◆ WHAT YOU SHOULD DO ◆
What is needed is an exact repeat of the lines from the line containing "Turn this picture" through the final line of the entries below, and nothing else.

◆ INPUT FOR THIS TASK ◆

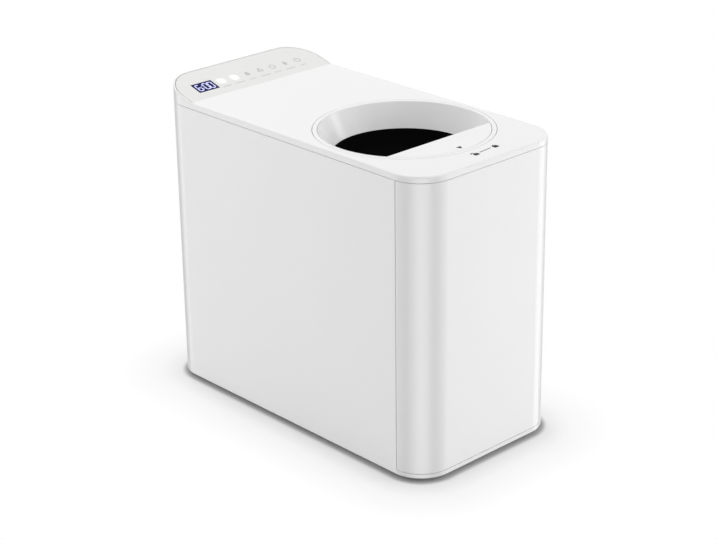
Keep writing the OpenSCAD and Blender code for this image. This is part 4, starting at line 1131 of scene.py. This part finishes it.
def distance_from_cabinet(material):
    """How far a point of the floor is from the foot of the cabinet, in metres."""
    place = add(material, "ShaderNodeNewGeometry").outputs["Position"]
    absolute = add(material, "ShaderNodeVectorMath", operation="ABSOLUTE")
    beyond = add(material, "ShaderNodeVectorMath", operation="SUBTRACT")
    clear = add(material, "ShaderNodeVectorMath", operation="MAXIMUM")
    length = add(material, "ShaderNodeVectorMath", operation="LENGTH")
    beyond.inputs[1].default_value = (HALF_W - CORNER_R, HALF_D - CORNER_R, 1)
    clear.inputs[1].default_value = (0, 0, 0)
    link(material, place, absolute.inputs[0])
    link(material, absolute.outputs["Vector"], beyond.inputs[0])
    link(material, beyond.outputs["Vector"], clear.inputs[0])
    link(material, clear.outputs["Vector"], length.inputs[0])
    return length.outputs["Value"]


# Distance from the foot in metres, share of plain white that the camera sees, and tone of the paper, which
# is darker next to the foot as a painted contact shadow
FLOOR_FADE = [
    (0.0, 0.0, 0.48),
    (0.002, 0.0, 0.52),
    (0.007, 0.3, 0.85),
    (0.03, 0.72, 0.85),
    (0.075, 1.0, 0.85),
]


def grey_ramp(material, stops):
    """A ramp node with a grey level at each of the places, from 0 to 1."""
    ramp = add(material, "ShaderNodeValToRGB")
    for _ in range(len(stops) - 2):
        ramp.color_ramp.elements.new(0.5)
    for stop, (place, level) in zip(ramp.color_ramp.elements, stops):
        stop.position = place
        stop.color = (level, level, level, 1)
    return ramp


def by_distance(material, values, reach):
    """A grey that follows a table of (distance, value) from the foot of the cabinet."""
    spread = add(material, "ShaderNodeMapRange")
    spread.inputs["From Min"].default_value = CORNER_R
    spread.inputs["From Max"].default_value = CORNER_R + reach
    ramp = grey_ramp(material, [(distance / reach, value) for distance, value in values])
    link(material, distance_from_cabinet(material), spread.inputs["Value"])
    link(material, spread.outputs["Result"], ramp.inputs["Fac"])
    return ramp.outputs["Color"]


def make_floor_material():
    """White paper: it holds the real shadow round the foot plus a painted contact shadow in its tone there,
    and past that it is the picture's white.
    """
    material, shader = new_material("floor", (0.85, 0.85, 0.85), 0.9, Specular_IOR_Level=0.0)
    output = material.node_tree.nodes["Material Output"]
    white = add(material, "ShaderNodeEmission", Strength=1.0)
    rays = add(material, "ShaderNodeLightPath")
    share = add(material, "ShaderNodeMath", operation="MULTIPLY")
    mix = add(material, "ShaderNodeMixShader")
    reach = FLOOR_FADE[-1][0]
    whiteness = by_distance(material, [(d, w) for d, w, _ in FLOOR_FADE], reach)
    # The paper's tone, with a painted contact shadow that darkens it next to the foot
    paper_tone_and_painted_shadow = by_distance(material, [(d, t) for d, _, t in FLOOR_FADE], reach)
    link(material, whiteness, share.inputs[0])
    link(material, paper_tone_and_painted_shadow, shader.inputs["Base Color"])
    link(material, rays.outputs["Is Camera Ray"], share.inputs[1])
    link(material, share.outputs["Value"], mix.inputs["Fac"])
    link(material, shader.outputs["BSDF"], mix.inputs[1])
    link(material, white.outputs["Emission"], mix.inputs[2])
    link(material, mix.outputs["Shader"], output.inputs["Surface"])
    return material


def make_floor():
    """A square of the paper, which gloss doesn't show."""
    corners = [(-1, -1), (1, -1), (1, 1), (-1, 1)]
    mesh = bmesh.new()
    mesh.faces.new([mesh.verts.new((x * FLOOR_SIZE, y * FLOOR_SIZE, 0)) for x, y in corners])
    floor = make_object("floor", mesh)
    floor.visible_glossy = False
    floor.data.materials.append(make_floor_material())


# Height of a direction, from -1 straight down to 1 straight up, and how far the walls' pattern gives
# way there to the plain ceiling level
PLAIN_PART = [(-0.8, 1), (-0.5, 0), (-0.1, 0), (0.15, 1)]


def wall_pattern(world):
    """Brightness of the walls by azimuth, and the plain level above and far below them."""
    direction = add(world, "ShaderNodeTexCoord").outputs["Generated"]
    parts = add(world, "ShaderNodeSeparateXYZ")
    azimuth = add(world, "ShaderNodeMath", operation="ARCTAN2")
    turn = add(world, "ShaderNodeMapRange")
    turn.inputs["From Min"].default_value = -math.pi
    turn.inputs["From Max"].default_value = math.pi
    walls = grey_ramp(world, [((angle + 180) / 360, level / WALL_TOP) for angle, level in WALLS])
    height = add(world, "ShaderNodeMath", operation="MULTIPLY_ADD")
    height.inputs[1].default_value = 0.5
    height.inputs[2].default_value = 0.5
    plain = grey_ramp(world, [((rise + 1) / 2, share) for rise, share in PLAIN_PART])
    mix = add(world, "ShaderNodeMix", data_type="RGBA")
    mix.inputs["B"].default_value = (CEILING / WALL_TOP,) * 3 + (1,)
    link(world, direction, parts.inputs["Vector"])
    link(world, parts.outputs["Y"], azimuth.inputs[0])
    link(world, parts.outputs["X"], azimuth.inputs[1])
    link(world, azimuth.outputs["Value"], turn.inputs["Value"])
    link(world, turn.outputs["Result"], walls.inputs["Fac"])
    link(world, parts.outputs["Z"], height.inputs[0])
    link(world, height.outputs["Value"], plain.inputs["Fac"])
    link(world, plain.outputs["Color"], mix.inputs["Factor"])
    link(world, walls.outputs["Color"], mix.inputs["A"])
    return mix.outputs["Result"]


def make_world():
    """Even daylight for the surfaces, the walls and ceiling for the gloss, and white for the camera."""
    world = bpy.data.worlds.new("studio")
    world.use_nodes = True
    daylight = world.node_tree.nodes["Background"]
    daylight.inputs["Color"].default_value = (1, 1, 1, 1)
    daylight.inputs["Strength"].default_value = DAYLIGHT
    shown = add(world, "ShaderNodeBackground", Strength=WALL_TOP)
    white = add(world, "ShaderNodeBackground", Strength=1.0)
    white.inputs["Color"].default_value = (1, 1, 1, 1)
    rays = add(world, "ShaderNodeLightPath")
    gloss = add(world, "ShaderNodeMixShader")
    seen = add(world, "ShaderNodeMixShader")
    link(world, wall_pattern(world), shown.inputs["Color"])
    link(world, rays.outputs["Is Glossy Ray"], gloss.inputs["Fac"])
    link(world, daylight.outputs["Background"], gloss.inputs[1])
    link(world, shown.outputs["Background"], gloss.inputs[2])
    link(world, rays.outputs["Is Camera Ray"], seen.inputs["Fac"])
    link(world, gloss.outputs["Shader"], seen.inputs[1])
    link(world, white.outputs["Background"], seen.inputs[2])
    link(world, seen.outputs["Shader"], world.node_tree.nodes["World Output"].inputs["Surface"])
    bpy.context.scene.world = world
    bpy.context.scene.view_settings.view_transform = "Standard"


def make_lamp(name, azimuth, height_angle, distance, width, height, watts, in_gloss):
    """A soft box that looks at the middle of the cabinet."""
    azimuth, height_angle = math.radians(azimuth), math.radians(height_angle)
    flat = distance * math.cos(height_angle)
    away = Vector((flat * math.cos(azimuth), flat * math.sin(azimuth), distance * math.sin(height_angle)))
    data = bpy.data.lights.new(name, "AREA")
    data.shape = "RECTANGLE"
    data.size = width
    data.size_y = height
    data.energy = watts
    lamp = bpy.data.objects.new(name, data)
    bpy.context.scene.collection.objects.link(lamp)
    lamp.location = away + Vector((0, 0, TOP_Z / 2))
    lamp.rotation_mode = "QUATERNION"
    lamp.rotation_quaternion = away.to_track_quat("Z", "Y")
    lamp.visible_glossy = in_gloss


make_floor()
make_world()
for row in LAMPS:
    make_lamp(*row)
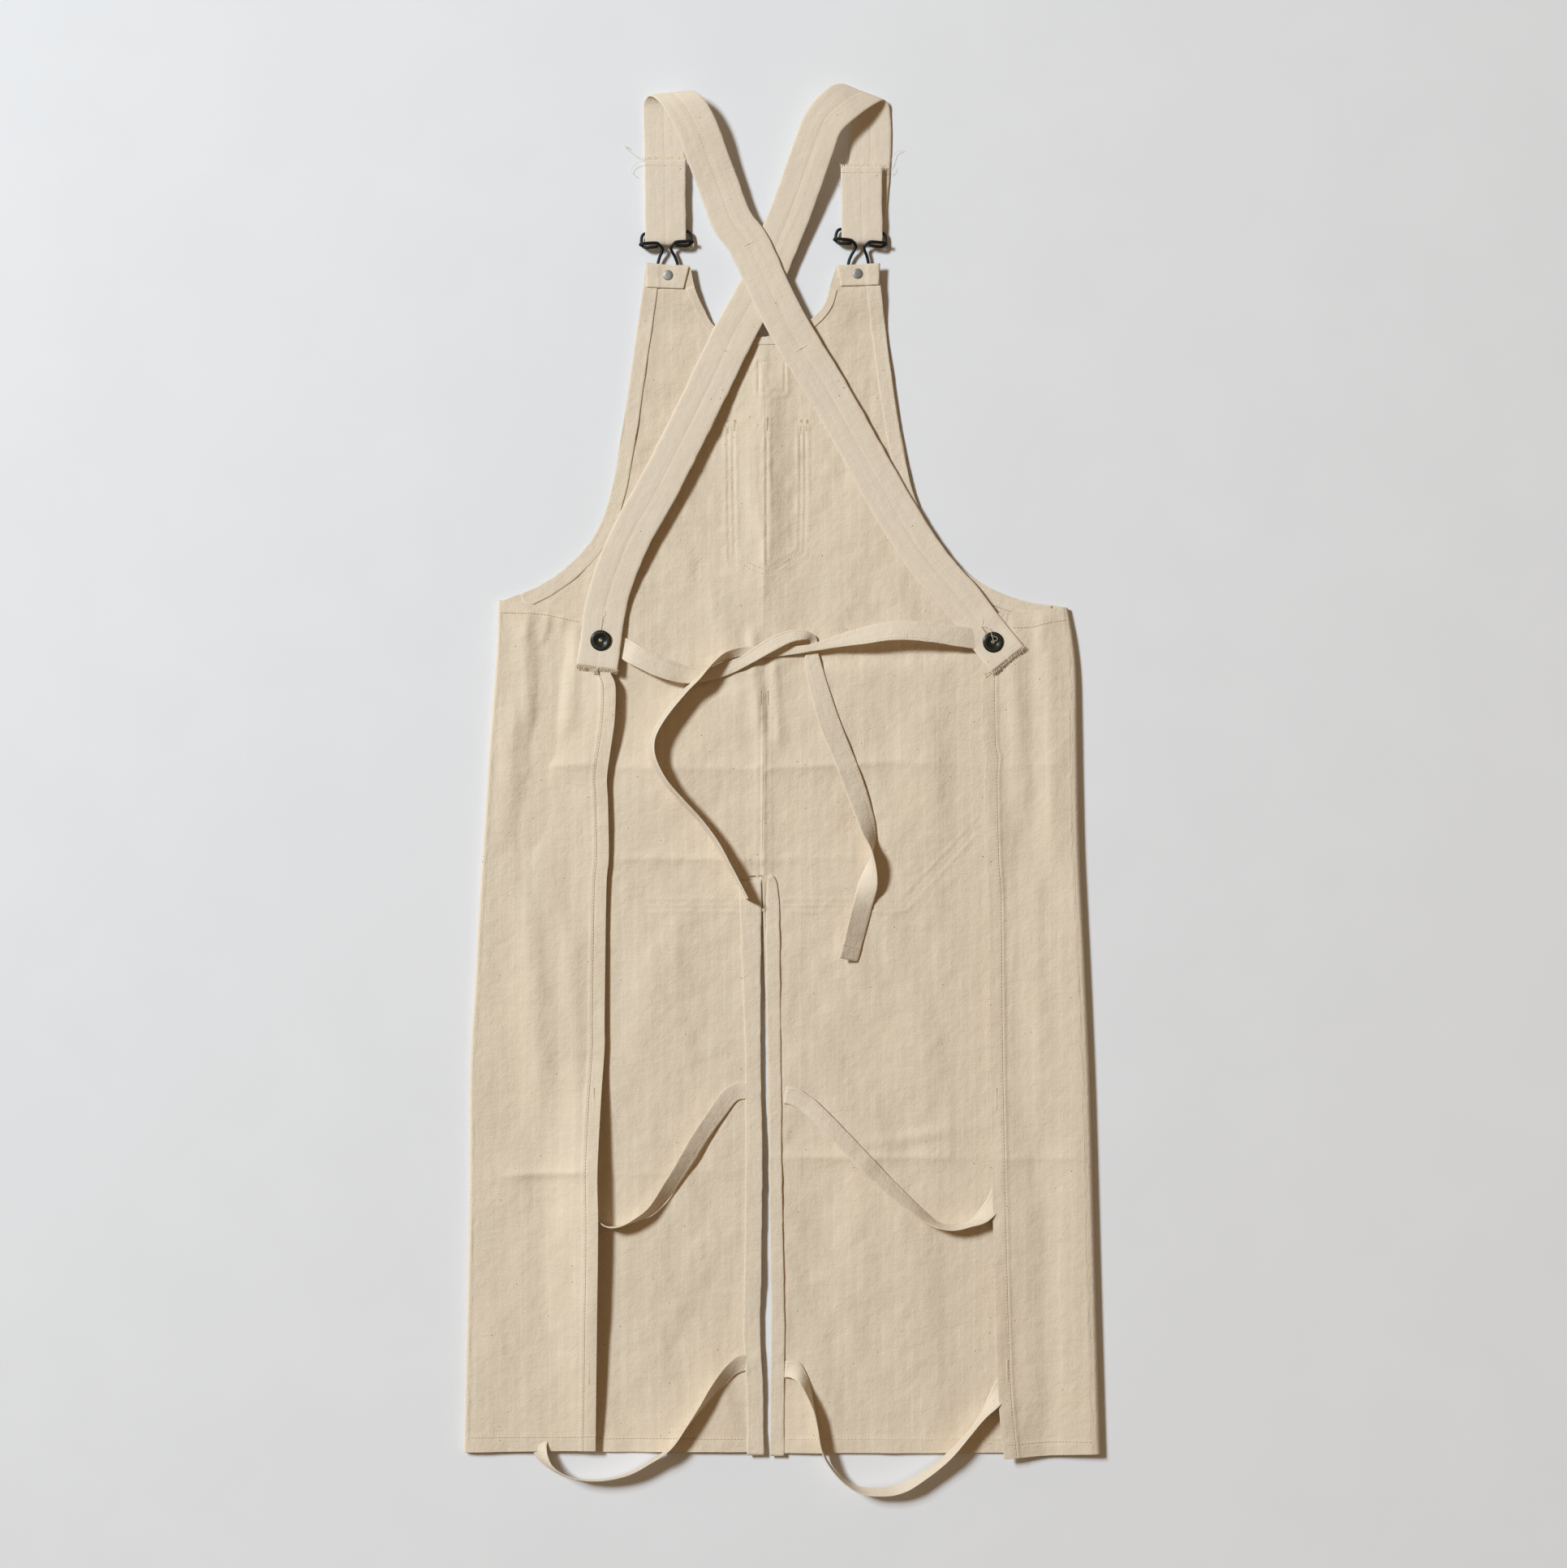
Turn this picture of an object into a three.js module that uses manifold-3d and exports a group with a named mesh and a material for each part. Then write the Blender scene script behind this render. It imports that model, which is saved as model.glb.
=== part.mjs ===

◆ PROBLEM SOLUTION ◆
Turn this picture of an object into a three.js module that uses manifold-3d and exports a group with a named mesh and a material for each part. Then write the Blender scene script behind this render. It imports that model, which is saved as model.glb.
=== part.mjs ===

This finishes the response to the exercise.